Passons à la troisième réflexion, celle qui a l’air moins philosophique mais qui est pour moi la plus importante. Celle qui me touche le plus. Celle qui me fait mal, parce que… parce que je l’ai tellement caressée, aimée, que ses souvenirs me font flirter avec le désespoir[2]. « Nous sommes peut-être arrivés à un point où ces grands récits ne sont plus possibles, de ce qu’il n’y a plus rien d’autre à transmettre que cette incessante amplification économique, scientifique et technique chargée d’assurer notre salut… ». Je crois que quoiqu’en disent bien des post-modernes, il y a encore des grands récits (ce n’est pas parce que la mode est aux autobiographies plus ou moins explicites qu’il n’y a pas de récits hors mode). La liste des récits après Proust est tellement longue… Même si Proust est né seulement onze ans avant Joyce, ils ont au moins un siècle de décalage (ce qui en soi n’est pas important, mais qui le devient si on met des lunettes historiques). Mais, Joyce est loin — au moins par rapport au temps du calendrier. Plus proche de nous (ce qui empêche de voir clair par excès de lumière, mais on peut quand même risquer des projections), que dis-tu de Marquez, Ginsberg, Gadda, Foucault, Spielberg, Godard… n’ont-ils pas écrit des grands récits, des récits qui nous mettent face à face avec la mort des autres et, parfois, dos à dos avec notre vie… Et ce jeune de 19 ans new-yorkais qui, en partant d’un fait divers comme les événements du 11 septembre, a commencé à bâtir un récit qu’un critique en 3430 jugera comme « l’œuvre qui, tout étant profondément ancrée dans la post-modernité, contenait déjà tous les éléments de ce qui sera le propre du troisième millénaire : … »

 

Ciao

Per aspera ad astra

 

P.S.

Comme tu vois, je prêche pro domo mea.

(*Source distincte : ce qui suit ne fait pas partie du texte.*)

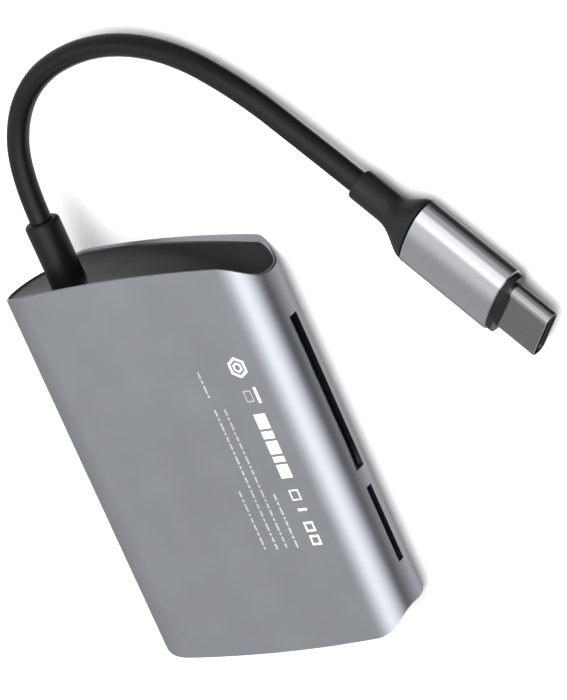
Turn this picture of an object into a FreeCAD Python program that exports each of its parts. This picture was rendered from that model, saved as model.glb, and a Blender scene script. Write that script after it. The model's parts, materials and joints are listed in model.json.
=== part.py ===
import FreeCAD, Part
import math
import os
from FreeCAD import Vector

# A USB-C hub: an extruded aluminium shell with a teardrop section, scooped ends closed by plastic caps,
# two USB-A sockets on the thick side, SD and microSD slots on the thin side, and a short cord to its plug.
# Frame: origin under the middle of the shell, +X the card side, +Y the cord end, +Z out of the label face.
# Millimetres.

os.makedirs("parts", exist_ok=True)

# Shell
WIDTH = 49.8  # X, over both rounded sides
LENGTH = 61.8  # Y, between the ends of the flat faces at mid width
THICK_R = 7.6  # radius of the rounded side that holds the USB-A sockets
THIN_R = 5.1  # radius of the rounded side that holds the card slots
WALL = 1.0
END_BOW = 1.2  # how far the ends draw back from mid width to the sides
SCOOP_THICK = 1.1  # how deep each end is scooped at the thick side
SCOOP_THIN = {1: 2.75, -1: 2.5}  # and at the thin side, at the cord end and the far end
SCOOP_AT_LOGO = {1: 0.0, -1: 0.5}  # the share of the scoop that is left at the logo face
RIM_CHAMFER = 0.2

# End caps
CAP_FIT = 0.04  # gap between cap and shell
CAP_LAND = 0.4  # the shell's wall beside a cap's outer step, which sits in a rebate
CAP_INSET = 0.2  # how far a cap's face lies below the shell's end along the flat faces
CORD_CAP_DISH = 3.0  # how much deeper it dips in the thin side
CORD_CAP_INNER = 22.0  # the cap's flat inner face, from the middle of the shell
FAR_CAP_DISH = 1.0
FAR_CAP_INNER = 23.9
REBATE_Y = {1: 23.4, -1: 25.2}  # where each rebate begins, from the middle of the shell
CAP_HOLLOW = 0.6

# Card slots in the +X wall
SLOT_Z = 4.0  # middle of both slots
SD_Y = 6.9
SD_SLOT = (24.8, 2.1)
MICRO_Y = -14.5
MICRO_SLOT = (12.2, 1.3)

# USB-A sockets in the -X wall
USB_Y = (-17.1, -0.3)
USB_Z = 7.45
USB_OUTER = (14.0, 13.1, 5.7)  # depth, width, height
USB_SHEET = 0.3
USB_FRONT_X = -24.3
MOUTH_GAP = 0.1

# Main board
BOARD_X = (-19.6, 21.4)
BOARD_Y = (-23.6, 21.7)
BOARD_BOTTOM = 1.62
BOARD_THICK = 0.8
BOARD_TOP = BOARD_BOTTOM + BOARD_THICK

# Cord, strain relief and plug
CORD_D = 3.3
BORE_GAP = 0.03
RELIEF_X = -14.7
RELIEF_Z = 7.35
RELIEF_D = 5.3
RELIEF_END_Y = 38.7
RELIEF_FLANGE_D = 8.0
RELIEF_FLANGE = 1.4
CORD_START_Y = 37.7
TAIL_Y = 16.6  # where the cord's jacket ends inside the shell
CLAMP_D = 5.0
CLAMP_LENGTH = 2.8
PLUG_YAW = -47.5  # degrees from +X
PLUG_THICK = 6.0
PLUG_WIDTH = 11.1
PLUG_CROWN = 15.4  # degrees that its crowned faces turn through, from the middle to each side
PLUG_Z = PLUG_THICK / 2
PLUG_POS = Vector(54.8, 30.1, PLUG_Z)  # where the boot ends and the metal sleeve begins
BOOT_LENGTH = 10.3
BOOT_D = 4.6
BOOT_END = (10.9, 5.9)  # where it meets the sleeve
BOOT_SOCKET = 0.8  # how far the cord goes into the boot's mouth
SLEEVE_LENGTH = 15.5
SLEEVE_WALL = 0.45
COLLAR_LENGTH = 0.9
COLLAR_STEP = 0.3  # how far the collar lies inside the sleeve's outline
TYPE_C = (6.65, 8.34, 2.56)  # the plug's metal tongue: length, width, height

# Wires inside the shell
WIRE_R = 0.28
PAD_PITCH = 1.3
PAD_Y = 10.0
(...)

Comme d’habitude. Comme tous ceux qui n’ont pas de maison où s’abriter du déchaînement du langage.

 

7 décembre 2002. Rond. Le cercle est une figure intrigante depuis que le rond est rond.

 

Ronde encore. Le cercle est une figure féminine depuis que le rond est rond.

 

Monde maintenant. Le féminin est intrigant depuis que le monde est monde.

 

8 décembre 2002. Tremper. À l’ombre de Winnicot on parle du féminin comme d’une espèce de soupe sexuelle archaïque où trempent hommes et femmes. Image très loin d’être innocente et très marquée par son origine mâle. Pourquoi ne dit-on pas que le féminin est la soupe sexuelle archaïque qui trempe les hommes et les femmes ? Parce que le féminin est l’archétype de la passivité ? Ou parce qu’on n’ose pas dire que les hommes et les femmes sont trempés par la soupe du féminin ? Trempé dans le même sens que l’acier, pour qu’il soit plus dur et plus élastique.

 



[1] Je joue l’érudit mais, comme tu sais très bien, je ne connais pas la langue de la philosophie. Je le cite pour m’assurer que j’ai bien compris ce que tu entends par authentique. J’aurais pu dire tout simplement « vrai »,  mais cela m’aurait projeté dans le cercle vicieux du beau (le seul cercle vicieux que je connaisse).

[2] Si j’étais moins hypocrite, je te dirais aussi que je n’ai pas perdu l’espoir d’écrire un récit comme celui, pourquoi pas ? du Florentin.